All that seems fine, right? We should end up with the proper DNS entries once it is all done even if Terraform went through more steps than we would expect. Unfortunately, Terraform applies changes in a parallel manner. The aws_route53_records.database.3 for database-e is created at the same time that existing aws_route53_record.database.2 is being deleted. The call to AWS is simply “create a record with this name” and “delete a record with this name”. When deleting the record, AWS simply looks through the records it has and deletes any and all records with the specified name. AWS knows nothing about what Terraform is trying to accomplish in terms of the final state. Terraform simply makes the API calls based on what it knows has to change. It completes its work without complaining, but we when we look at the state of AWS, we are very confused as to why the entry for database-e is no where to be found.

It’s little things like this that have come to bite us. Some of it stems from how Terraform manages state as a graph of dependencies. Others stem from the eventual consistency of the AWS API. Thankfully, Terraform has gotten better at managing the consistency problem. The worst issues come from failed Terraform runs. This can happen if we configure Terraform to do something that is perfectly legal from a Terraform perspective but that AWS does not allow.

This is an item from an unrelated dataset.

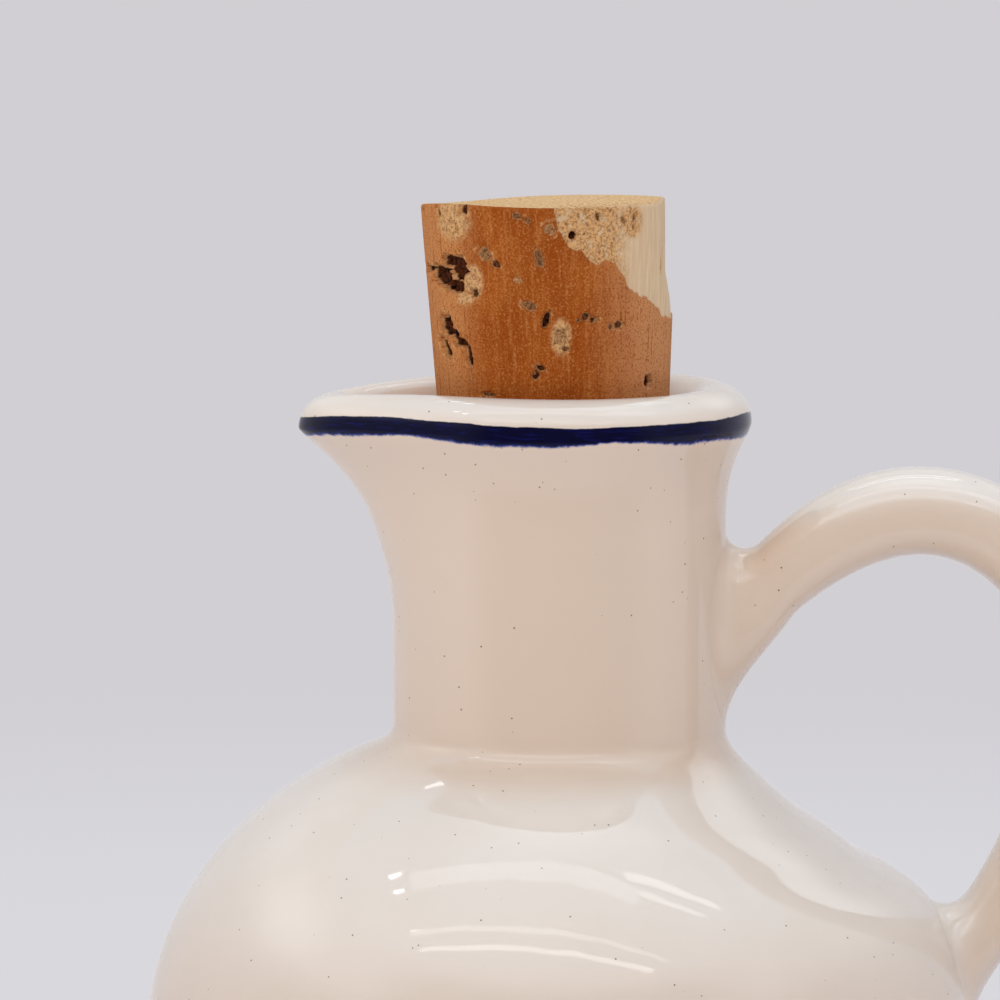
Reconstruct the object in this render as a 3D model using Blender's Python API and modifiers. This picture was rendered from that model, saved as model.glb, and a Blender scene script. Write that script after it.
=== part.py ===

For example, Terraform allows us to define a launch configuration for a server with an instance type of t2.medium and a spot price of $0.03 an hour. Terraform does not complain and happily creates an autoscaling group with this launch configuration. The apply succeeds and we can go to the AWS console to see the autoscaling group trying its hardest to create a t2.medium with a spot price of $0.03. Unfortunately, it will never succeed because specifying a spot price for a server of the t2 family is not allowed by AWS. In other words, using Terraform is not a replacement for understanding the rules of the cloud infrastructure we are using.

Where to Next

We are just getting started. Terraform has more to offer than just provisioning AWS resources. We have already started using it to define monitors in Datadog. Terraform has support for Docker, PostgreSQL, Bitbucket, GitHub, Pager Duty, and RabbitMQ. If we had to switch to Microsoft Azure or Google Cloud Services, Terraform supports those too. The list goes on and continues to grow. In an ideal world, one we hope to reach, all of our infrastructure needs from code repositories to monitors and alerts are created via Terraform. That is the true disaster recovery plan. Configure some variables for the accounts we own and where we store our backups and click a button. Just point Terraform in the right direction and watch our resources comes to life.

That will take time. If we were starting from scratch, it would certainly be easier. For now, we will make incremental progress toward the promised land. Hopefully, Terraform doesn’t leave us stranded, but with over sixty branches, more than eight hundred contributors, and hundreds of commits per month, it should be around for a while. As for AWS, I think it’s safe to assume they have a pretty long life ahead of them. We think Rally Health does too, and that’s why we chose Terraform and AWS.